Work to complete →
Output the lines that follow exactly as they are.

Available data →

-----

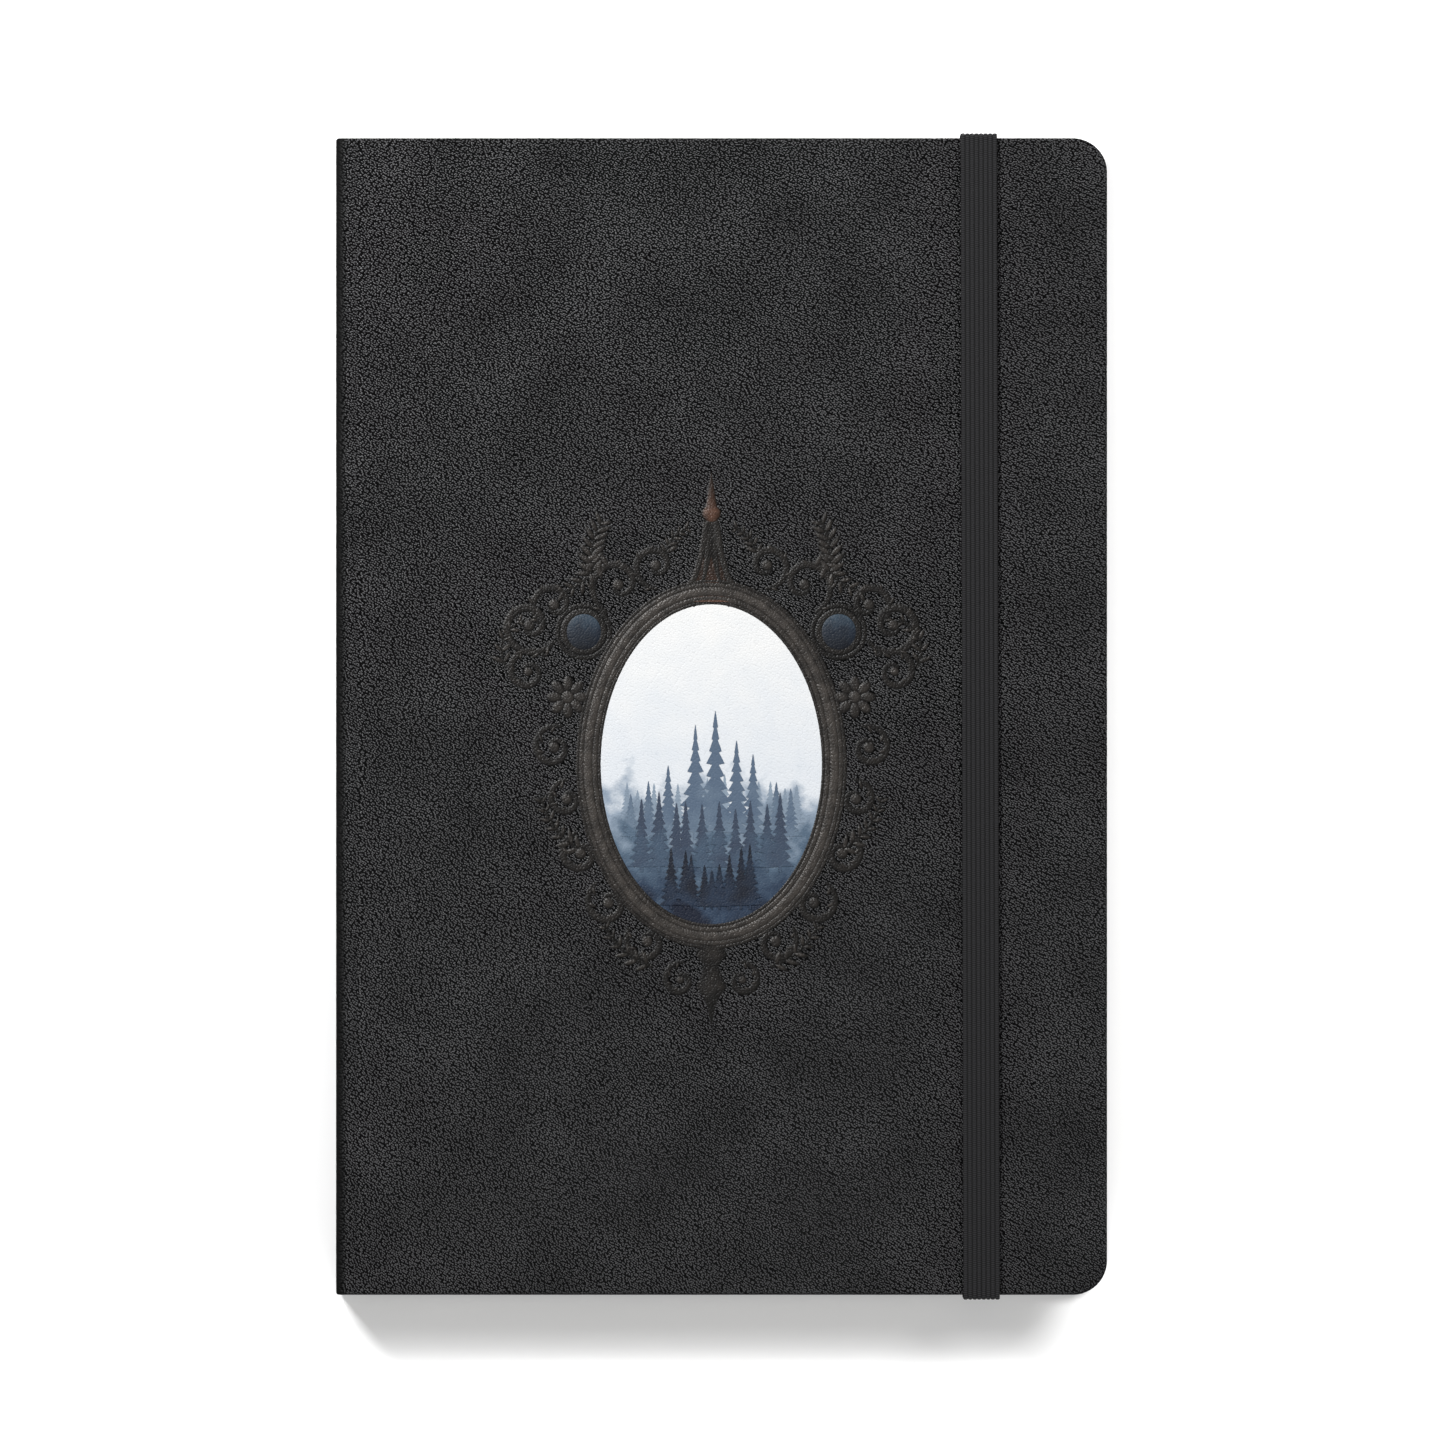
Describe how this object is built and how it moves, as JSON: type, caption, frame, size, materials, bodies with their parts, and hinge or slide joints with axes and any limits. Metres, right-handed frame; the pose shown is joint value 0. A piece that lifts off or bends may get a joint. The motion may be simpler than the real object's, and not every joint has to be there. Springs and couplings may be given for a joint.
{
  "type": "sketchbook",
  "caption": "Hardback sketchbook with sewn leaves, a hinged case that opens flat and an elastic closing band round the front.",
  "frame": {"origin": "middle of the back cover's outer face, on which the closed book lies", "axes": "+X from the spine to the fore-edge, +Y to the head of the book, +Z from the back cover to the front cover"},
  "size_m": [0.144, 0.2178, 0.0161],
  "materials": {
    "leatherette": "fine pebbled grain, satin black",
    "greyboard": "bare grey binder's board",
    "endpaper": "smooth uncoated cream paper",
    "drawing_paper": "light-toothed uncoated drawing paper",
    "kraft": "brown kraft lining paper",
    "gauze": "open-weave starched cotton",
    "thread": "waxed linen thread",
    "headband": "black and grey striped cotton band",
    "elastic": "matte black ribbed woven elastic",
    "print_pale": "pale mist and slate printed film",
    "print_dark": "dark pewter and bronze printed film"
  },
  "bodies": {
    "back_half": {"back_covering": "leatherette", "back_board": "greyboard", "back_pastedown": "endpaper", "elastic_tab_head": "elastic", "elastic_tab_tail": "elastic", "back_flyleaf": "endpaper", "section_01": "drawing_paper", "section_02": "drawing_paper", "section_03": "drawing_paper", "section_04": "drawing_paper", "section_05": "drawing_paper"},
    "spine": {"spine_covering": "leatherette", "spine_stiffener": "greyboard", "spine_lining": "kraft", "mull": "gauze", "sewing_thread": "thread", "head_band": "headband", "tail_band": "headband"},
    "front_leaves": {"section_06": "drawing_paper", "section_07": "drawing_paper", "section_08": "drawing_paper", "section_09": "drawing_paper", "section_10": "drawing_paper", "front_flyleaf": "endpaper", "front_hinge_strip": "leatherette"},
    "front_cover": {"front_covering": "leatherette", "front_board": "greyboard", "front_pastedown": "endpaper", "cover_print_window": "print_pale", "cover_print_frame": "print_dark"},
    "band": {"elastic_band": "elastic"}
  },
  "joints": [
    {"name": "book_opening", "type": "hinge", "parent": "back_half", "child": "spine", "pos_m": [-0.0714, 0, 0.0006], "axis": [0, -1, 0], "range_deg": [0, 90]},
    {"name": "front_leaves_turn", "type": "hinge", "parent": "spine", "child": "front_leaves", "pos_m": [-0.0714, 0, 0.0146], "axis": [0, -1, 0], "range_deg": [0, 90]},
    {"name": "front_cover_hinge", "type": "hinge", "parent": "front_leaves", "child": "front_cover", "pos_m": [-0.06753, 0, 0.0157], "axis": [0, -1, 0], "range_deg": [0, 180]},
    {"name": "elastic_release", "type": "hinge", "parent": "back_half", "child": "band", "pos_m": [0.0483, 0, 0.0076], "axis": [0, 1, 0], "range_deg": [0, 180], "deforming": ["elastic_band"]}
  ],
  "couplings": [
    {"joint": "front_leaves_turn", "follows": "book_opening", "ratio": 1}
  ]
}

-----

The result →
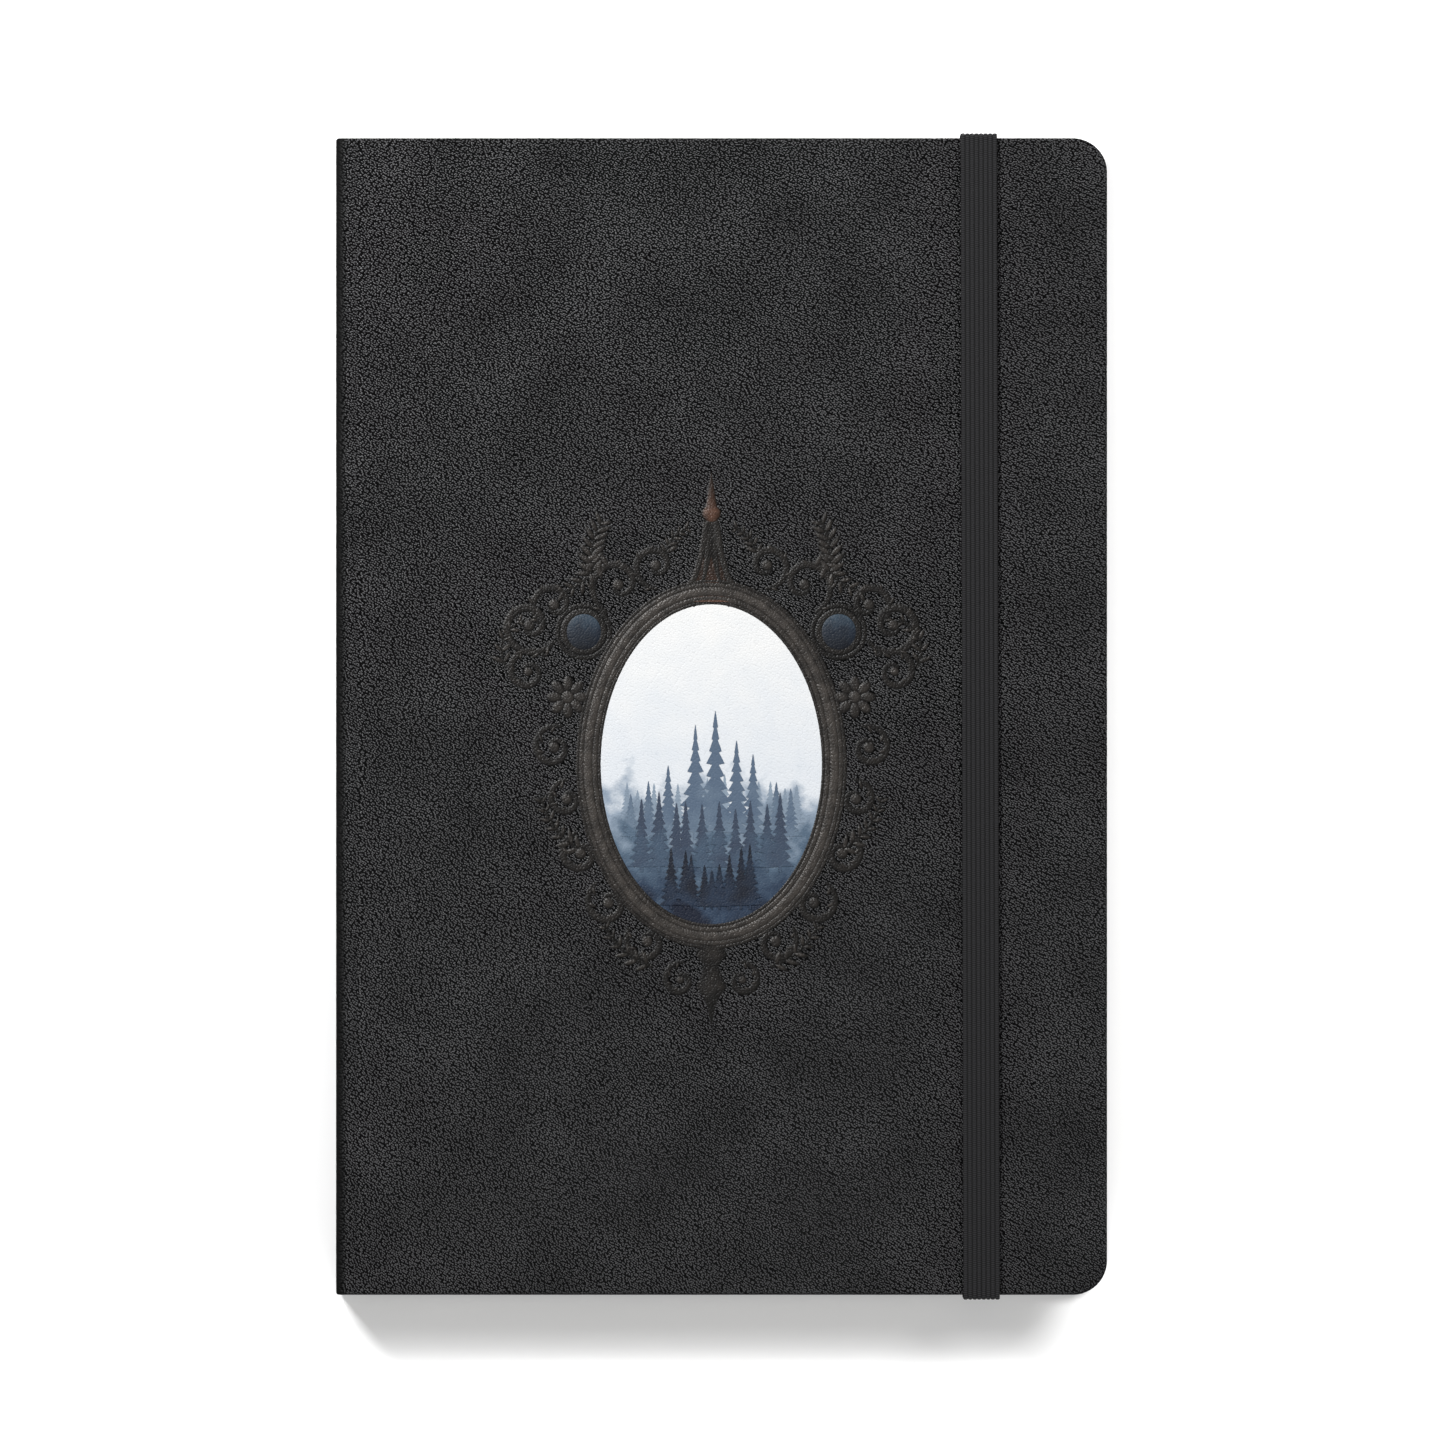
Describe how this object is built and how it moves, as JSON: type, caption, frame, size, materials, bodies with their parts, and hinge or slide joints with axes and any limits. Metres, right-handed frame; the pose shown is joint value 0. A piece that lifts off or bends may get a joint. The motion may be simpler than the real object's, and not every joint has to be there. Springs and couplings may be given for a joint.
{
  "type": "sketchbook",
  "caption": "Hardback sketchbook with sewn leaves, a hinged case that opens flat and an elastic closing band round the front.",
  "frame": {"origin": "middle of the back cover's outer face, on which the closed book lies", "axes": "+X from the spine to the fore-edge, +Y to the head of the book, +Z from the back cover to the front cover"},
  "size_m": [0.144, 0.2178, 0.0161],
  "materials": {
    "leatherette": "fine pebbled grain, satin black",
    "greyboard": "bare grey binder's board",
    "endpaper": "smooth uncoated cream paper",
    "drawing_paper": "light-toothed uncoated drawing paper",
    "kraft": "brown kraft lining paper",
    "gauze": "open-weave starched cotton",
    "thread": "waxed linen thread",
    "headband": "black and grey striped cotton band",
    "elastic": "matte black ribbed woven elastic",
    "print_pale": "pale mist and slate printed film",
    "print_dark": "dark pewter and bronze printed film"
  },
  "bodies": {
    "back_half": {"back_covering": "leatherette", "back_board": "greyboard", "back_pastedown": "endpaper", "elastic_tab_head": "elastic", "elastic_tab_tail": "elastic", "back_flyleaf": "endpaper", "section_01": "drawing_paper", "section_02": "drawing_paper", "section_03": "drawing_paper", "section_04": "drawing_paper", "section_05": "drawing_paper"},
    "spine": {"spine_covering": "leatherette", "spine_stiffener": "greyboard", "spine_lining": "kraft", "mull": "gauze", "sewing_thread": "thread", "head_band": "headband", "tail_band": "headband"},
    "front_leaves": {"section_06": "drawing_paper", "section_07": "drawing_paper", "section_08": "drawing_paper", "section_09": "drawing_paper", "section_10": "drawing_paper", "front_flyleaf": "endpaper", "front_hinge_strip": "leatherette"},
    "front_cover": {"front_covering": "leatherette", "front_board": "greyboard", "front_pastedown": "endpaper", "cover_print_window": "print_pale", "cover_print_frame": "print_dark"},
    "band": {"elastic_band": "elastic"}
  },
  "joints": [
    {"name": "book_opening", "type": "hinge", "parent": "back_half", "child": "spine", "pos_m": [-0.0714, 0, 0.0006], "axis": [0, -1, 0], "range_deg": [0, 90]},
    {"name": "front_leaves_turn", "type": "hinge", "parent": "spine", "child": "front_leaves", "pos_m": [-0.0714, 0, 0.0146], "axis": [0, -1, 0], "range_deg": [0, 90]},
    {"name": "front_cover_hinge", "type": "hinge", "parent": "front_leaves", "child": "front_cover", "pos_m": [-0.06753, 0, 0.0157], "axis": [0, -1, 0], "range_deg": [0, 180]},
    {"name": "elastic_release", "type": "hinge", "parent": "back_half", "child": "band", "pos_m": [0.0483, 0, 0.0076], "axis": [0, 1, 0], "range_deg": [0, 180], "deforming": ["elastic_band"]}
  ],
  "couplings": [
    {"joint": "front_leaves_turn", "follows": "book_opening", "ratio": 1}
  ]
}